Forgetting his objection to historical amnesia, in a recent speech to the Scottish Parliament Higgins perfectly insulated himself against the fact that Scotland is British and a Scottish majority are happily so.

Modern Britishness does not make me or anyone a champion of Empire, and George Orwell (Eric Blair) taught us that. Orwell was scathing in his criticism of Empire and the British ruling elite, but that didn’t diminish his Englishness or Britishness.

Modern Britishness is about the solidarity of the welfare state and the NHS, and the sense of togetherness that the BBC brings.

This post is not a defence of the British record in Ireland, but an effort to articulate a Britishness that has no connection to Britain’s past but rather, to Britain’s present and future. A note for republicans to maybe decouple British past with British citizenship.

I am deeply critical of Britain’s past, but that doesn’t make me any less committed British. This is proper and healthy, criticism is not repudiation.

The British writer and biography of field-Marshal Sir Henry Wilson Charles E. Calwell wrote:

“The Black and Tans were] the greatest blot on the record of the coalition and perhaps on Britain’s name in the twentieth century.”

Herbert Asquith said:

“Things are being done in Ireland that would disgrace the blackest annals of the lowest despotism in Europe.”

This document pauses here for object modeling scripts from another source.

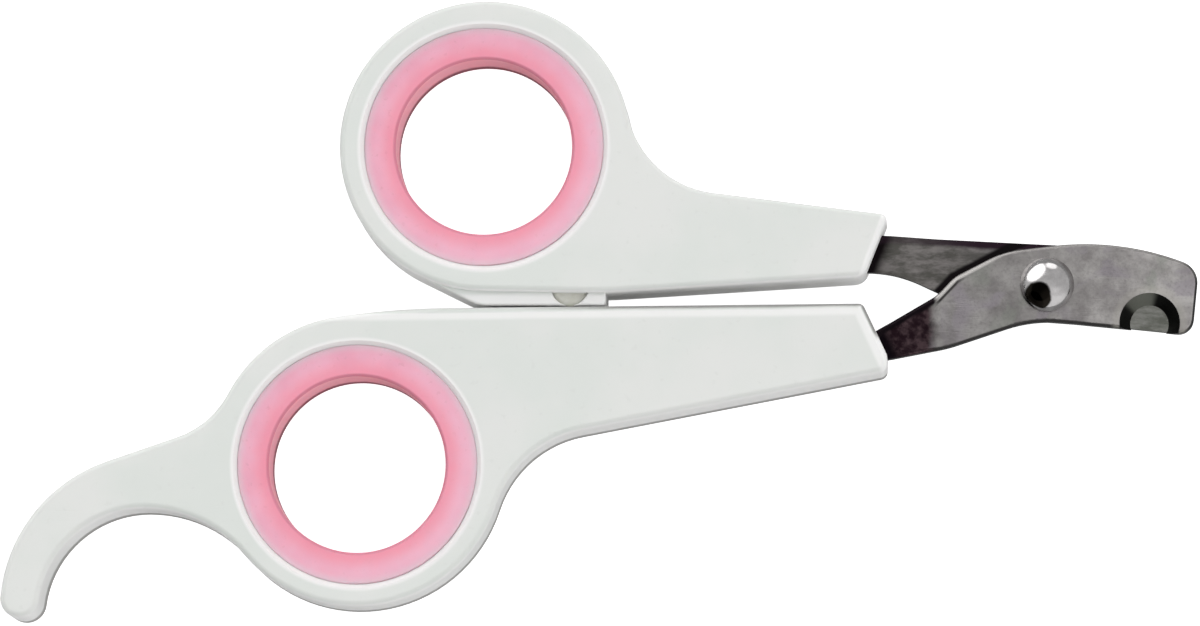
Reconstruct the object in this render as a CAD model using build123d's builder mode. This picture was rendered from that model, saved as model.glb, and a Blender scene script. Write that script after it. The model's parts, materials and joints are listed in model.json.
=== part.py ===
"""Scissor nail clipper for small pets: two plastic handles with soft finger rings, two steel blades, one rivet.

The clipper lies flat and closed. X runs along its length towards the blades, Y towards the upper
handle and Z up from the surface that it lies on. The origin is at the centre of its footprint.
All sizes are in millimetres.
"""

import math
import os

from build123d import *

# ---- handles ----
HANDLE_THICKNESS = 8.0
MID = HANDLE_THICKNESS / 2  # both handles and both tangs are centred on this height
EDGE_RADIUS = 0.6
LOOP_RADIUS = 15.25
UPPER_LOOP = (-11.8, 17.2)
LOWER_LOOP = (-24.95, -15.8)
UPPER_ROOT_RADIUS = 10.4  # where an arm's outer side runs into its loop
LOWER_ROOT_RADIUS = 11.4
STOP_LEDGE = 0.6  # the stop block under the upper handle is this much lower than the handle's faces
STOP_EDGE = 0.5
STOP_CHAMFER = 0.15

# ---- hook for the little finger ----
HOOK_TOP_START = (-38.1, -11.38)
HOOK_OUTER = (-45.72, -31.35)
HOOK_OUTER_RADIUS = 16.38
HOOK_TIP = (-60.0, -30.2)
HOOK_INNER = (-47.1, -31.8)
HOOK_ROOT_RADIUS = 9.3

# ---- finger rings ----
UPPER_RING = (-11.95, 17.1)
LOWER_RING = (-24.93, -16.2)
RING_BORE_RADIUS = 9.2
RING_OUTER_RADIUS = 12.5
RING_RECESS = 0.33  # the ring's faces lie this far below the handle's
RING_LIP_RADIUS = 0.35  # rounds the bore's two ends
RING_EDGE_RADIUS = 0.12
RIB_HEIGHT = 1.0  # the rib in the loop that the ring's groove snaps over
RIB_WIDTH = 3.0
SEAT_CHAMFER = 0.45

# ---- blades ----
PIVOT = (46.75, 2.85)
BLADE_THICKNESS = 1.5
BLADE_GAP = 0.02  # between the two blades, and above the washer
BEND_START = 30.8  # each shank steps sideways between these two places
BEND_END = 35.2
BEND_RADIUS = 3.0
BLADE_EDGE_RADIUS = 0.35  # the outer faces' edges are tumbled smooth, the inner faces' stay sharp
TANG_END = 6.0
TANG_HOLES = (11.0, 19.0)
TANG_HOLE_RADIUS = 0.9
NOTCH_EDGE_RADIUS = 2.0  # at the sharp edge, where the blades meet
NOTCH_FACE_RADIUS = 3.15  # at the outer face
FRONT_NOTCH = (57.4, -1.15)
REAR_NOTCH = (57.9, 5.1)

# ---- rivet ----
RIVET_RADIUS = 1.75
RIVET_RUNNING_CLEARANCE = 0.05
RIVET_HEAD_RADIUS = 2.8
RIVET_HEAD_RIM = 0.3
RIVET_HEAD_HEIGHT = 1.9
WASHER_RADIUS = 2.9
WASHER_THICKNESS = 0.5
TAIL_RADIUS = 2.4
TAIL_HEIGHT = 0.8
TAIL_RIM = 0.15

# ---- bumper ----
BUMPER_RADIUS = 1.95
BUMPER_CENTRE = (-2.9, 2.4)
BUMPER_RECESS = 1.2  # below the handle's faces, so that only the stop block leaves it open
BUMPER_ROUNDING = 0.5

# ---- heights that follow from them ----
FRONT_BLADE_BOTTOM = MID + BLADE_GAP / 2
FRONT_BLADE_TOP = FRONT_BLADE_BOTTOM + BLADE_THICKNESS
REAR_BLADE_TOP = MID - BLADE_GAP / 2
REAR_BLADE_BOTTOM = REAR_BLADE_TOP - BLADE_THICKNESS
TANG_BOTTOM = MID - BLADE_THICKNESS / 2
WASHER_TOP = REAR_BLADE_BOTTOM - BLADE_GAP
WASHER_BOTTOM = WASHER_TOP - WASHER_THICKNESS
BUMPER_LENGTH = HANDLE_THICKNESS - 2 * BUMPER_RECESS


def tangent_point(start, centre, radius, side):
    """Where a line from start touches a circle; side is +1 or -1 for the one or the other of the two."""
    away = math.dist(start, centre)
    facing = math.atan2(start[1] - centre[1], start[0] - centre[0])
    angle = facing + side * math.acos(radius / away)
    return centre[0] + radius * math.cos(angle), centre[1] + radius * math.sin(angle)


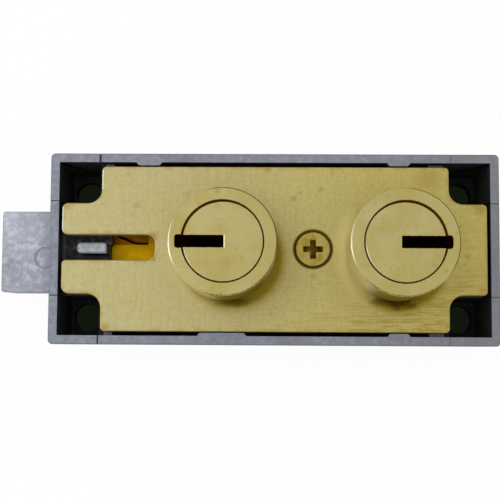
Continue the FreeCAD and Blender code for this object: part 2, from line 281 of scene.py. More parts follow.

Britishness may not be fashionable (thanks to the left), but that doesn’t make it illegitimate.

Fintan O’Toole wrote that the visit of Queen Elizabeth in 2011 signalled the death of anglophobia. He was wrong. Irishness and the Irish still define themselves by what the evil Empire, Britain and the Black and Tans did to them. In 2015 Gerry Adams still talks about the plantation and “our colonial history”.

An Irishness than perennially demonises Britain and vilifies anyone who self-identifies as British is not ethical. The “ethical Irishness” of Michael D. Higgins has much work ahead.